5. Carlos Lozano and Clifford Thurlow, Sex, Surrealism, Dalí and Me: The Memoirs of Carlos Lozano, 2nd ed. (YellowBay.co.uk, 2011).

6. Brigit’s life in San Francisco has been incorporated into Yom Kippur a Go Go: A Memoir by Matthue Roth (Cleis Press, 2005)

7. More would retort that God’s posthumous judgment is even more certain, making the same point.

8. Absolutely Fabulous, Episode 3.4, “Jealous.” Ironically, this is a riposte to her hated rival, the unctuous Claudia Bing, who has just delivered to her adoring fans an eminently New Thought thought: “Why change the world when all you have to do is change people’s perceptions?” I suppose we are intended to think Claudia just a phony, while Edina’s frustration has led her to a genuine Moment of Clarity; hence, she is able to leverage it into a successful ad campaign — for Prozac.

9. Don Draper, Mad Men, Season 1, Episode 1, “Smoke Gets In Your Eyes.”

10. Prefer the good news of the Gospels?
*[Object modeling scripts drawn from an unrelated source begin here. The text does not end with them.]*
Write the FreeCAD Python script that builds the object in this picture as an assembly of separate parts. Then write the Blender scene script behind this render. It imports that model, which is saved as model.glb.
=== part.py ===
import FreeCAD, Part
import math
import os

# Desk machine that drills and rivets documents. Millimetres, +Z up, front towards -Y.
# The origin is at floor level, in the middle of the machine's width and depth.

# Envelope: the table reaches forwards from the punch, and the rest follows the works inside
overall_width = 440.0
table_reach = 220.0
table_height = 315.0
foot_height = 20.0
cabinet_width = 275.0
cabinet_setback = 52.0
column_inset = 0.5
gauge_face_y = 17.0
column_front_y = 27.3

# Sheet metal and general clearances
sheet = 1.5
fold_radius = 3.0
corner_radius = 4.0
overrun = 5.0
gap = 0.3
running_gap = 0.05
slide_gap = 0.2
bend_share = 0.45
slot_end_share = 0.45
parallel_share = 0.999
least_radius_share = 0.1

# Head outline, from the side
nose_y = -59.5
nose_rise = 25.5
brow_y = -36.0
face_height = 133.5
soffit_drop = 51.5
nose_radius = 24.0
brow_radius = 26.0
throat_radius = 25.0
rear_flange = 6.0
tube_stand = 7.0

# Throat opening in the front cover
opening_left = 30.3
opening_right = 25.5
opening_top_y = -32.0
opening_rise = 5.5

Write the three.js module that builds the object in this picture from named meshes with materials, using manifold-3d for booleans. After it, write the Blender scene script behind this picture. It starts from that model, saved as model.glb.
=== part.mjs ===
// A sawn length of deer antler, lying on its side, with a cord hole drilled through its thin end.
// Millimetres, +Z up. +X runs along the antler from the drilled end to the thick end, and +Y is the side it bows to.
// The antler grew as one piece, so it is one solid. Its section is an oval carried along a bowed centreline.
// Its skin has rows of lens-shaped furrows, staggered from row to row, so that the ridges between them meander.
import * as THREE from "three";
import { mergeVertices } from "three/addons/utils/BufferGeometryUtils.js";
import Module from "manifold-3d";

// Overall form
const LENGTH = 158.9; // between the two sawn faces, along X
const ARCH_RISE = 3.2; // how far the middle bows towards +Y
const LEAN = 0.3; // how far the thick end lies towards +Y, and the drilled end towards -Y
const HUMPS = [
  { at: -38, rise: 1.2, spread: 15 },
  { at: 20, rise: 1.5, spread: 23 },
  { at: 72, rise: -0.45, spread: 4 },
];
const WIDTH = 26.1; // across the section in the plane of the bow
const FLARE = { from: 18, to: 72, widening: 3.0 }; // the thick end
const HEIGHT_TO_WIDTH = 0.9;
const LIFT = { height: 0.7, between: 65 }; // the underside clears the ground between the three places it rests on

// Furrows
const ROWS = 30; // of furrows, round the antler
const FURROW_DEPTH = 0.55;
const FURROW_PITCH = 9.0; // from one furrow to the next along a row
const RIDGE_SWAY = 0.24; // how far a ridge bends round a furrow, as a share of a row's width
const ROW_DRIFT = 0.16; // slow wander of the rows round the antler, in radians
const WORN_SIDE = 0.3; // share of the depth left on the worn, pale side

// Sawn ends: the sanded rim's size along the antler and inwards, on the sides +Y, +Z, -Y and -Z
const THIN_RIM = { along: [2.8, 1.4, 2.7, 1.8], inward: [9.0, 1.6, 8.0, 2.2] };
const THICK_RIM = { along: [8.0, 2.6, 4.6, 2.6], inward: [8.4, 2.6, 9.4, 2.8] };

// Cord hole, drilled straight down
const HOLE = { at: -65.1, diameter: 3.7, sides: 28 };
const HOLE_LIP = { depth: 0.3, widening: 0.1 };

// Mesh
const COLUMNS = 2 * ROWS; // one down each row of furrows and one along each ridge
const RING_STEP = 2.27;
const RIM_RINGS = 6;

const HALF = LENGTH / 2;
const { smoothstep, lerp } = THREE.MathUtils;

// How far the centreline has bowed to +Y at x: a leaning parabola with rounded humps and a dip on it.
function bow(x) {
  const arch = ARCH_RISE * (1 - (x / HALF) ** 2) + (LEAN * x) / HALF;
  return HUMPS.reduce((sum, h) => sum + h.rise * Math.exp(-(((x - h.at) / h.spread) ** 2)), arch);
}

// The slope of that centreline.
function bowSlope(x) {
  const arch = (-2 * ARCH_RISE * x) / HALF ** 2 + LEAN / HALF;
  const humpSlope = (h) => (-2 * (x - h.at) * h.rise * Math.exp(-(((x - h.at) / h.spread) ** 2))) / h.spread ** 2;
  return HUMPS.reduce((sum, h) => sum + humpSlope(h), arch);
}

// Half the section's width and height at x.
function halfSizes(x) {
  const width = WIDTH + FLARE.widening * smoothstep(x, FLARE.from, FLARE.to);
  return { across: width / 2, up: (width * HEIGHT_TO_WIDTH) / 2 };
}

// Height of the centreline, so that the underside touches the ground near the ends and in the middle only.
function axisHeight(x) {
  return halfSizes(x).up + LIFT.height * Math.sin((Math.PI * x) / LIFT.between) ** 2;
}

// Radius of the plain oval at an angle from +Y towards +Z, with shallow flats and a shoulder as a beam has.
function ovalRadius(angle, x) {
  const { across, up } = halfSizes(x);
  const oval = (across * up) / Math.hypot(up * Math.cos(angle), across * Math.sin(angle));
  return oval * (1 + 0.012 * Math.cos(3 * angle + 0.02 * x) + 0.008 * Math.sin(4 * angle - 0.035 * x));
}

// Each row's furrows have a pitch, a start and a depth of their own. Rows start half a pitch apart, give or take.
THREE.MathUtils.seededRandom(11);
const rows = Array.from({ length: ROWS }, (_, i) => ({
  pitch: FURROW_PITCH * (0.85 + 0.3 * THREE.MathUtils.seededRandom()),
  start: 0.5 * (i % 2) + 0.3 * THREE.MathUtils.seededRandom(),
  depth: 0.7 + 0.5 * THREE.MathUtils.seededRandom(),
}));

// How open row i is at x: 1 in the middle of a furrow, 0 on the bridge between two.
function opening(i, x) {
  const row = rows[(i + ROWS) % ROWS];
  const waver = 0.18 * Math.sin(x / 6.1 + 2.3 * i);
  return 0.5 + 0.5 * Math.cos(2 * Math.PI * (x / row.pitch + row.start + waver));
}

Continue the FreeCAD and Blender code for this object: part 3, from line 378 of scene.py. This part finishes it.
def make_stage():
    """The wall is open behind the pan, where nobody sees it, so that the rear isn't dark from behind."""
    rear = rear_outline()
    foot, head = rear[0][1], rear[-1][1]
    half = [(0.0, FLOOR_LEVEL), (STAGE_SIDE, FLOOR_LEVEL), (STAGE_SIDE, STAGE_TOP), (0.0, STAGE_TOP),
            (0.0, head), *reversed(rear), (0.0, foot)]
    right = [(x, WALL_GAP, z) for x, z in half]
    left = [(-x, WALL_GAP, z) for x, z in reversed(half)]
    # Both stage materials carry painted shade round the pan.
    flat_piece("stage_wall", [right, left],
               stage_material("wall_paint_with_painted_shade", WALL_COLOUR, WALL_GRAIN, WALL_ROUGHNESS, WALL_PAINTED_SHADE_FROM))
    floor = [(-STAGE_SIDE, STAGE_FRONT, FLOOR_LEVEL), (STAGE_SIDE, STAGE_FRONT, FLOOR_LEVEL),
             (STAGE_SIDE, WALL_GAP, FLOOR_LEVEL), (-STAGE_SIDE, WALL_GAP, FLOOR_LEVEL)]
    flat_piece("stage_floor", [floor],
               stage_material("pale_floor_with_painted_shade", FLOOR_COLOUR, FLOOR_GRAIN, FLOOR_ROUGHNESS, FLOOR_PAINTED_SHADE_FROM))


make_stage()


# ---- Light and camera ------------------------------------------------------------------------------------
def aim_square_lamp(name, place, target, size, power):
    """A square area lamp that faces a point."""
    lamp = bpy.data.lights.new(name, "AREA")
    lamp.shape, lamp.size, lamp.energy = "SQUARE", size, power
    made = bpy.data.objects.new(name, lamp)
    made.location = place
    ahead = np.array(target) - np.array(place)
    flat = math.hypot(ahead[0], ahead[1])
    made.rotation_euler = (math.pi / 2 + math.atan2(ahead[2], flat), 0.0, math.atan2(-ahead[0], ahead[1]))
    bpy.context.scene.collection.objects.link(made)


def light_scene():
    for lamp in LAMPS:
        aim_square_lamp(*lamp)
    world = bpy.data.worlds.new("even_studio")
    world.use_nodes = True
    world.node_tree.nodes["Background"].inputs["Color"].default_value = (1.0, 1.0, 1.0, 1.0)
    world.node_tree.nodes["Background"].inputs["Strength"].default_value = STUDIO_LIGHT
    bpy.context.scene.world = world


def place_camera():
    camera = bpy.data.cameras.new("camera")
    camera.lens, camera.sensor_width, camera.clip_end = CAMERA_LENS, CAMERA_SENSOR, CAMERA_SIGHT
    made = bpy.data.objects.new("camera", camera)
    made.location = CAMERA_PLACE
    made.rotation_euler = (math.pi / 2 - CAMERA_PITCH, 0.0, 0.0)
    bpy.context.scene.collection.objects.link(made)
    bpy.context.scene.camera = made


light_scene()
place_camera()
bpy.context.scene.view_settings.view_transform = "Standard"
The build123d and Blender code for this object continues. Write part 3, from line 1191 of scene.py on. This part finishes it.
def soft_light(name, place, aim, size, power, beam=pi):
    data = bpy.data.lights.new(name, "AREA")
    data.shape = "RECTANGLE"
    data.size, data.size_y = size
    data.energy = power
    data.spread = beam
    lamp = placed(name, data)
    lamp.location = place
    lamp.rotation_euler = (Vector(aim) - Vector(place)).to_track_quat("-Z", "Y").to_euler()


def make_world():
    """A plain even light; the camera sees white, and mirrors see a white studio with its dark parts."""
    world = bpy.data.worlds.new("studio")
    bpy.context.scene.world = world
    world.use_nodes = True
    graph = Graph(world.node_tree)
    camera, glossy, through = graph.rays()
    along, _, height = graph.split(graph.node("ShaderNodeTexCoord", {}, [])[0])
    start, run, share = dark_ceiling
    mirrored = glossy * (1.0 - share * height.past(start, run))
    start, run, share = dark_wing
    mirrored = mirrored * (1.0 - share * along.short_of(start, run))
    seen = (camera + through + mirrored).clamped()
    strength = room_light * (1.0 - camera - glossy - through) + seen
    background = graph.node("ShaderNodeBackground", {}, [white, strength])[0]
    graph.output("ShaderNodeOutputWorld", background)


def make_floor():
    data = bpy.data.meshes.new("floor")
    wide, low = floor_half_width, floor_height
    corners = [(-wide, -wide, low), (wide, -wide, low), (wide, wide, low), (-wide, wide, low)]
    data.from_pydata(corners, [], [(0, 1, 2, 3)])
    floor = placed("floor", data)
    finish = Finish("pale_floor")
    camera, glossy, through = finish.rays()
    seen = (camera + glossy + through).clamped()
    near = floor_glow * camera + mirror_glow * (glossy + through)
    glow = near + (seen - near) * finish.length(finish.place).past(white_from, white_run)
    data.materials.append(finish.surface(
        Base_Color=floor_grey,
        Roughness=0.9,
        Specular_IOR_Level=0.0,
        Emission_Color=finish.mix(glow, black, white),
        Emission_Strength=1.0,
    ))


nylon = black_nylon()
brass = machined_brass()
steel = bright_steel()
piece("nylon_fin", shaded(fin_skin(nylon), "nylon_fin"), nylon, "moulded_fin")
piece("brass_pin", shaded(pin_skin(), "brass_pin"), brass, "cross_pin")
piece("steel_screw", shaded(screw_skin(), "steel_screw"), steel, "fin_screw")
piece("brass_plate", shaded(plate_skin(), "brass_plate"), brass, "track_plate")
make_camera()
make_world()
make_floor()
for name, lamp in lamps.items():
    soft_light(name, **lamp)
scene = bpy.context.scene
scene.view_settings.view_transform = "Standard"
Take no thought for the morrow, what you will eat or wear.

11. End of an Era: Mad Men and the Ordeal of Civility (San Francisco: Counter-Currents, 2015).

12. “The Ordeal of Superficiality,” here [4].

13. Mad Men, Season 1, Episode 10, “Nixon versus Kennedy,” scene online here. The italics approximate Robert Morse’s odd line reading, the significance of which I can’t fathom. For more on this episode and Mad Men in general, see my collection End of an Era: Mad Men and the Ordeal of Civility.

14. A key point. You do not imagine the means, which are innumerable; that is for the world to decide. You imagine the end, the goal, as if it were already accomplished, and let the means take care of themselves.

15. Neville Goddard, “Gifts Bestowed by God,” lecture of 5/4/1971, online here [5].

16. “If you don’t like what’s being said, change the conversation.” Don Draper, Mad Men, Season 3, “Love Among the Ruins.” See Neville: “Control Your Inner Conversations.” Lecture of April 26, 1971; online here [6].